** Description of the task **
Every line of the records below should be restated exactly.

** Data records **

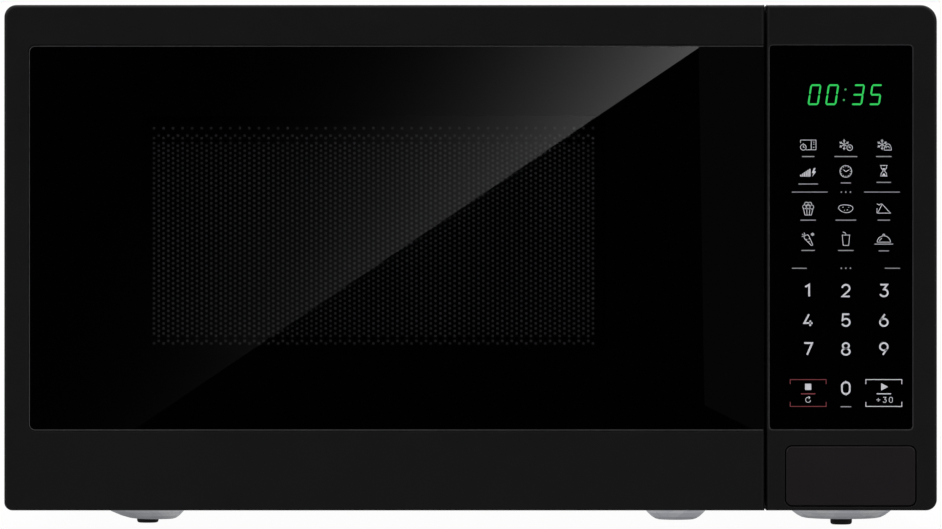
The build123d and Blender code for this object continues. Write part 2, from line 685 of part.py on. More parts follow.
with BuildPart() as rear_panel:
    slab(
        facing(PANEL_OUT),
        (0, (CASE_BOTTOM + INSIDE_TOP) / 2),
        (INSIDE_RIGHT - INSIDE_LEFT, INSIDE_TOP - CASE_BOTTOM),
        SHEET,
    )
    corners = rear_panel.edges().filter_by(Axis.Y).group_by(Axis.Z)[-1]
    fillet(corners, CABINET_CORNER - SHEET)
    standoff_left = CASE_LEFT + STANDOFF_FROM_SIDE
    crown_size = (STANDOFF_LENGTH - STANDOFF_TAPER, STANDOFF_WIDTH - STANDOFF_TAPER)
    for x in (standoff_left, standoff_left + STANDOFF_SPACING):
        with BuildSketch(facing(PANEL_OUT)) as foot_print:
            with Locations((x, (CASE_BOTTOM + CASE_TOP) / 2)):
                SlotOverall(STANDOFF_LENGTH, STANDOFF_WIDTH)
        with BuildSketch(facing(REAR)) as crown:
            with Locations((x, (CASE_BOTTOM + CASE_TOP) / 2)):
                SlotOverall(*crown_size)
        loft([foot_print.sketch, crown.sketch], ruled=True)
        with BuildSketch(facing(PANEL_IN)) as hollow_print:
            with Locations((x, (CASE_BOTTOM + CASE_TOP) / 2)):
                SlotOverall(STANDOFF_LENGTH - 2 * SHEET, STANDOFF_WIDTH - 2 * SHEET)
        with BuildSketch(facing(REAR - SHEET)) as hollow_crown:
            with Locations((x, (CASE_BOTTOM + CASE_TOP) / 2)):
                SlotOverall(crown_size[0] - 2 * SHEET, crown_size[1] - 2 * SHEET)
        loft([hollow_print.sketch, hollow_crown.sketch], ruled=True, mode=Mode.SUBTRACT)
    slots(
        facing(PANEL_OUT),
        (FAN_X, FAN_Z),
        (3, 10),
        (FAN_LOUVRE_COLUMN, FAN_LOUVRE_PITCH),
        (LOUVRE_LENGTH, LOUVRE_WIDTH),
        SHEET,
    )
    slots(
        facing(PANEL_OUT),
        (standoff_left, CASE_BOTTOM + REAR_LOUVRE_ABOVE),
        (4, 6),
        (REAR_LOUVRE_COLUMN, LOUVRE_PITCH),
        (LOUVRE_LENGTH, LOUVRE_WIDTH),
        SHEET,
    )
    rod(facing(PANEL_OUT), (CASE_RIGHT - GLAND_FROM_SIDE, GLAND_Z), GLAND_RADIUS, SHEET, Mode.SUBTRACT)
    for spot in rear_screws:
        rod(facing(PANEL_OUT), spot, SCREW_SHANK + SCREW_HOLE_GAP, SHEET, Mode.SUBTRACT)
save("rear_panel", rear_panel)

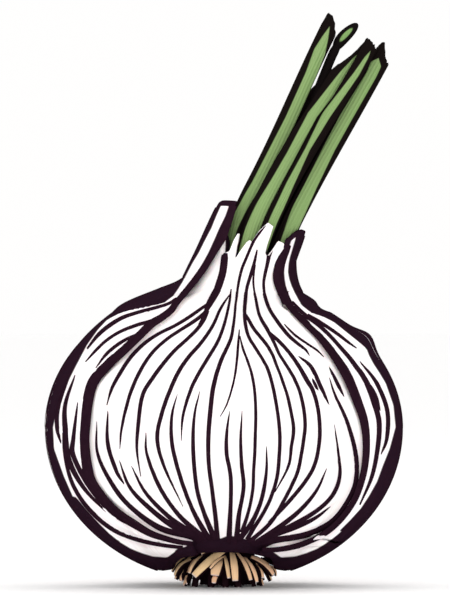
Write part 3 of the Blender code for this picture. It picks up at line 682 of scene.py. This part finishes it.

** Written solution **
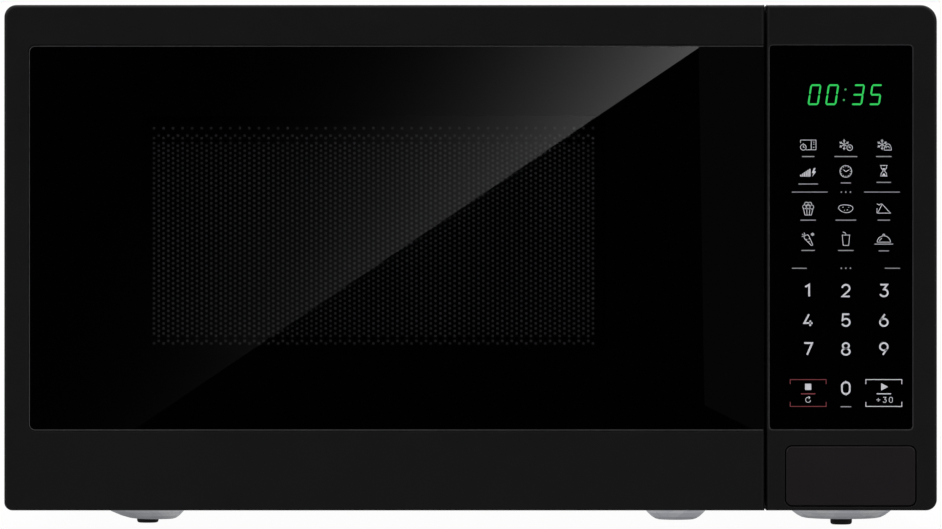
The build123d and Blender code for this object continues. Write part 2, from line 685 of part.py on. More parts follow.
with BuildPart() as rear_panel:
    slab(
        facing(PANEL_OUT),
        (0, (CASE_BOTTOM + INSIDE_TOP) / 2),
        (INSIDE_RIGHT - INSIDE_LEFT, INSIDE_TOP - CASE_BOTTOM),
        SHEET,
    )
    corners = rear_panel.edges().filter_by(Axis.Y).group_by(Axis.Z)[-1]
    fillet(corners, CABINET_CORNER - SHEET)
    standoff_left = CASE_LEFT + STANDOFF_FROM_SIDE
    crown_size = (STANDOFF_LENGTH - STANDOFF_TAPER, STANDOFF_WIDTH - STANDOFF_TAPER)
    for x in (standoff_left, standoff_left + STANDOFF_SPACING):
        with BuildSketch(facing(PANEL_OUT)) as foot_print:
            with Locations((x, (CASE_BOTTOM + CASE_TOP) / 2)):
                SlotOverall(STANDOFF_LENGTH, STANDOFF_WIDTH)
        with BuildSketch(facing(REAR)) as crown:
            with Locations((x, (CASE_BOTTOM + CASE_TOP) / 2)):
                SlotOverall(*crown_size)
        loft([foot_print.sketch, crown.sketch], ruled=True)
        with BuildSketch(facing(PANEL_IN)) as hollow_print:
            with Locations((x, (CASE_BOTTOM + CASE_TOP) / 2)):
                SlotOverall(STANDOFF_LENGTH - 2 * SHEET, STANDOFF_WIDTH - 2 * SHEET)
        with BuildSketch(facing(REAR - SHEET)) as hollow_crown:
            with Locations((x, (CASE_BOTTOM + CASE_TOP) / 2)):
                SlotOverall(crown_size[0] - 2 * SHEET, crown_size[1] - 2 * SHEET)
        loft([hollow_print.sketch, hollow_crown.sketch], ruled=True, mode=Mode.SUBTRACT)
    slots(
        facing(PANEL_OUT),
        (FAN_X, FAN_Z),
        (3, 10),
        (FAN_LOUVRE_COLUMN, FAN_LOUVRE_PITCH),
        (LOUVRE_LENGTH, LOUVRE_WIDTH),
        SHEET,
    )
    slots(
        facing(PANEL_OUT),
        (standoff_left, CASE_BOTTOM + REAR_LOUVRE_ABOVE),
        (4, 6),
        (REAR_LOUVRE_COLUMN, LOUVRE_PITCH),
        (LOUVRE_LENGTH, LOUVRE_WIDTH),
        SHEET,
    )
    rod(facing(PANEL_OUT), (CASE_RIGHT - GLAND_FROM_SIDE, GLAND_Z), GLAND_RADIUS, SHEET, Mode.SUBTRACT)
    for spot in rear_screws:
        rod(facing(PANEL_OUT), spot, SCREW_SHANK + SCREW_HOLE_GAP, SHEET, Mode.SUBTRACT)
save("rear_panel", rear_panel)

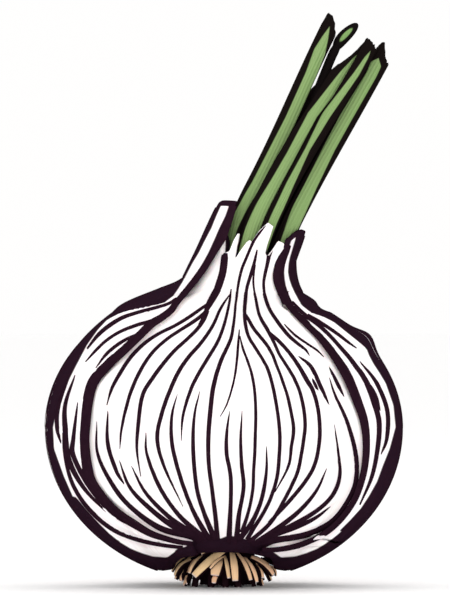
Write part 3 of the Blender code for this picture. It picks up at line 682 of scene.py. This part finishes it.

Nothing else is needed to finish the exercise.